Wordle has remained a free and ad-free daily offering under the Times’ ownership. Instead of creating revenue directly, the game serves as something of a loss leader for the Times’ Games subscription—a bundle that includes full access to its popular crosswords and other daily puzzles like Spelling Bee and Vertex. That access is available as a $40-per-year annual standalone subscription and in an “All Digital Access” bundle that also includes access to news, recipes, Wirecutter product recommendations, and the recently acquired The Athletic.
While the Times doesn’t break out its Games subscriptions separately, the company says it netted 387,000 total new digital-only subscriptions for the quarter, including 312,000 that had access to its news product.
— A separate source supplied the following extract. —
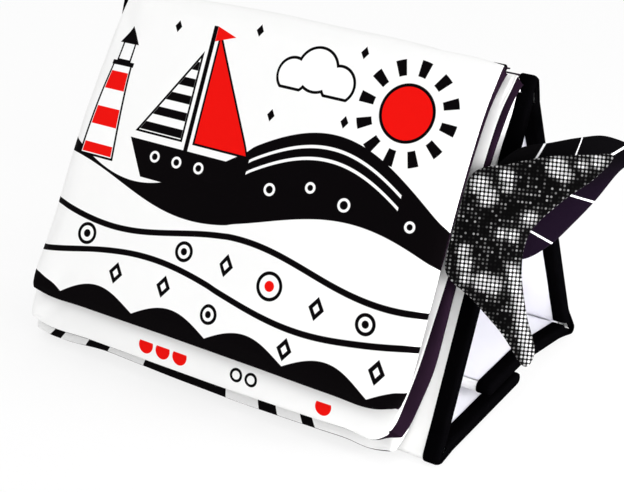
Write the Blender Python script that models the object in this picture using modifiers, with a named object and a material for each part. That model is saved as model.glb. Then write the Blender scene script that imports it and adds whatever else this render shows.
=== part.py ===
"""Tummy time book: three soft padded leaves that flip over the ridge of a folded cloth stand.

The stand is one long padded strip, folded into a triangle: front flap, front panel, back
panel and back flap, whose tongue is held on the front flap by hook and loop. X runs along
the ridge, the leaves face -Y, Z is up. The origin is on the table, at the middle of the
stand's base.
"""

import math

import bmesh
import bpy
from mathutils import Matrix, Vector

# Cloth and clearances
cloth_thickness = 0.0008
piece_gap = 0.0003
film_thickness = 0.0004

# Stand, measured outside: fold to fold and over the bindings
stand_width = 0.250
base_depth = 0.170
panel_slope = 0.198
panel_thickness = 0.007
ridge_radius = 0.003
front_fold_radius = 0.004
back_fold_radius = 0.004
fold_clearance = 0.0004
front_flap_length = 0.098
tongue_length = 0.045
tongue_overlap = 0.040
panel_crown = 0.0004
binding_width = 0.008
binding_roll = 0.0012
binding_blend = 0.003
wadding_thickness = 0.0026
filling_side_margin = 0.014
wadding_end_margin = 0.001
board_end_margin = 0.003
board_corner_radius = 0.006
strip_width = 0.022
strip_length = 0.190
strip_thickness = 0.0012
strip_setback = 0.006

# Leaves: the lengths run down the front panel from its ridge line
piping_radius = 0.0018
leaf_thickness = 0.010
leaf_space = 0.0003
leaf_width_margins = (0.022, 0.014, 0.018)
leaf_widths = tuple(stand_width - margin for margin in leaf_width_margins)
leaf_corner_draw = 0.0045
leaf_side_draw = 0.0012
leaf_crown = 0.0012
leaf_tops = (0.0, 0.0055, 0.007)
leaf_bottoms = (0.175, 0.192, 0.1975)
leaf_top_centres = (0.005, 0.0075, 0.0075)
leaf_leans = (0.006, 0.0105, 0.013)
header_side_margin = 0.004
header_starts = (0.0024, 0.0046, 0.0026)
foam_inset = 0.0025
foam_back_room = 0.0016
film_side_margin = 0.026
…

The Times now boasts over 8.3 million digital-only subscribers, including 6.15 million that have access to news and an overlapping 2.56 million with “multi-product” subscriptions (which likely includes many Games subscribers). The Times’ nearly 800,000 print subscribers also enjoy full access to its digital games, the company said.
Has the fad peaked?
Despite all the Wordle love, Levien’s remarks also offered a small hint that the Times doesn’t necessarily expect the game to remain quite as strong of a draw going forward. Levien said the Times is “moving swiftly to leverage [Wordle‘s] massive audience to introduce Wordle players to our other games, recognizing that its audience may moderate over time.”
In other words, the Times seems aware that, across months and years, players may start to grow less interested in Wordle and that the simple five-letter daily guessing game may not be as consistent and long-lasting a draw as deeper and more complicated puzzles like the crossword.
There’s some evidence that a drop-off in interest is already happening. The Wordle Stats Twitter bot now regularly registers 100,000 or fewer daily player-tweeted results for the game, down from a peak of over 360,000 on February 2 (just days after the Times acquisition was announced).
While there are other potential reasons for that downward trend—players may simply be less likely to share their results on social media for a number of reasons—the size and speed of the drop in result tweets is notable by any measure. In other words, don’t be surprised if the Times isn’t talking up “tens of millions” of new Wordle-driven users three months from now.
“We don’t have set plans for the game’s future,” a Times spokesperson told Ars in March when we asked if Wordle would remain free. “We’re focused on continuing to make Wordle a great daily puzzle.”